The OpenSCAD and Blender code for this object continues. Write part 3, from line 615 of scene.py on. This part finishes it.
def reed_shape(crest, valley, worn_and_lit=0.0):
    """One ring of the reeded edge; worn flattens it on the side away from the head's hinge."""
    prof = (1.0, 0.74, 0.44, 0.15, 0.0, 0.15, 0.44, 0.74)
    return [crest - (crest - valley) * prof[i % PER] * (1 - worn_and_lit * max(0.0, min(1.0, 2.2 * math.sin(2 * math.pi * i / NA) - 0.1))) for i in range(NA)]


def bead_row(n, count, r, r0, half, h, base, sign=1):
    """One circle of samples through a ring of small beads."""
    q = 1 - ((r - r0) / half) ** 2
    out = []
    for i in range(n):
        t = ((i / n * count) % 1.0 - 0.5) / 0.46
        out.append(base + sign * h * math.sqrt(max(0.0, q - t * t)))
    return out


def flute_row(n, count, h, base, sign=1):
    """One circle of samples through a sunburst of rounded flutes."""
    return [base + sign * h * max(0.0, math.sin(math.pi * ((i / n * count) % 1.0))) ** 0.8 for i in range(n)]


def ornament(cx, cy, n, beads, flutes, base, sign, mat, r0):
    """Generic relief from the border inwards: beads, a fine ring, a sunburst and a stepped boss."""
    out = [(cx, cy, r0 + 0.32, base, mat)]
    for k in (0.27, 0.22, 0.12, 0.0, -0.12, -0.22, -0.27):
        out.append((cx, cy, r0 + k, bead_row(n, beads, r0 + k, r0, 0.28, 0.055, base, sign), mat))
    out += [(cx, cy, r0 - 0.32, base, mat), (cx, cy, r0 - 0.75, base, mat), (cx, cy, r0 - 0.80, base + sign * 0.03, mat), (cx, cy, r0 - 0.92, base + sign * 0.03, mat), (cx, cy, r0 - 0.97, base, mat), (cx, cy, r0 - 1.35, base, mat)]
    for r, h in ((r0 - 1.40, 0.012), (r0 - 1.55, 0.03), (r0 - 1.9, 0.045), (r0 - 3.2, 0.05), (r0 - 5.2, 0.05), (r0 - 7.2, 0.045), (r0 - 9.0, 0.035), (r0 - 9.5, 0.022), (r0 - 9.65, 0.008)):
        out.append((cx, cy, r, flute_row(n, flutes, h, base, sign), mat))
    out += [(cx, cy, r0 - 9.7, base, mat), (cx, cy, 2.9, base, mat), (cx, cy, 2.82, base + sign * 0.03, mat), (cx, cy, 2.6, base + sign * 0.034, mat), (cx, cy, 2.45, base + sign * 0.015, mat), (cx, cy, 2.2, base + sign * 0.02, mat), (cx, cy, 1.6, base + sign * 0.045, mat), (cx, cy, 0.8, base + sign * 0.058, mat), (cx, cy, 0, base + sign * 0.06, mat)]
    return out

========

> Written exercise: Copy out the material above in its entirety. Every detail must match.

> The output:
The OpenSCAD and Blender code for this object continues. Write part 3, from line 615 of scene.py on. This part finishes it.
def reed_shape(crest, valley, worn_and_lit=0.0):
    """One ring of the reeded edge; worn flattens it on the side away from the head's hinge."""
    prof = (1.0, 0.74, 0.44, 0.15, 0.0, 0.15, 0.44, 0.74)
    return [crest - (crest - valley) * prof[i % PER] * (1 - worn_and_lit * max(0.0, min(1.0, 2.2 * math.sin(2 * math.pi * i / NA) - 0.1))) for i in range(NA)]


def bead_row(n, count, r, r0, half, h, base, sign=1):
    """One circle of samples through a ring of small beads."""
    q = 1 - ((r - r0) / half) ** 2
    out = []
    for i in range(n):
        t = ((i / n * count) % 1.0 - 0.5) / 0.46
        out.append(base + sign * h * math.sqrt(max(0.0, q - t * t)))
    return out


def flute_row(n, count, h, base, sign=1):
    """One circle of samples through a sunburst of rounded flutes."""
    return [base + sign * h * max(0.0, math.sin(math.pi * ((i / n * count) % 1.0))) ** 0.8 for i in range(n)]


def ornament(cx, cy, n, beads, flutes, base, sign, mat, r0):
    """Generic relief from the border inwards: beads, a fine ring, a sunburst and a stepped boss."""
    out = [(cx, cy, r0 + 0.32, base, mat)]
    for k in (0.27, 0.22, 0.12, 0.0, -0.12, -0.22, -0.27):
        out.append((cx, cy, r0 + k, bead_row(n, beads, r0 + k, r0, 0.28, 0.055, base, sign), mat))
    out += [(cx, cy, r0 - 0.32, base, mat), (cx, cy, r0 - 0.75, base, mat), (cx, cy, r0 - 0.80, base + sign * 0.03, mat), (cx, cy, r0 - 0.92, base + sign * 0.03, mat), (cx, cy, r0 - 0.97, base, mat), (cx, cy, r0 - 1.35, base, mat)]
    for r, h in ((r0 - 1.40, 0.012), (r0 - 1.55, 0.03), (r0 - 1.9, 0.045), (r0 - 3.2, 0.05), (r0 - 5.2, 0.05), (r0 - 7.2, 0.045), (r0 - 9.0, 0.035), (r0 - 9.5, 0.022), (r0 - 9.65, 0.008)):
        out.append((cx, cy, r, flute_row(n, flutes, h, base, sign), mat))
    out += [(cx, cy, r0 - 9.7, base, mat), (cx, cy, 2.9, base, mat), (cx, cy, 2.82, base + sign * 0.03, mat), (cx, cy, 2.6, base + sign * 0.034, mat), (cx, cy, 2.45, base + sign * 0.015, mat), (cx, cy, 2.2, base + sign * 0.02, mat), (cx, cy, 1.6, base + sign * 0.045, mat), (cx, cy, 0.8, base + sign * 0.058, mat), (cx, cy, 0, base + sign * 0.06, mat)]
    return out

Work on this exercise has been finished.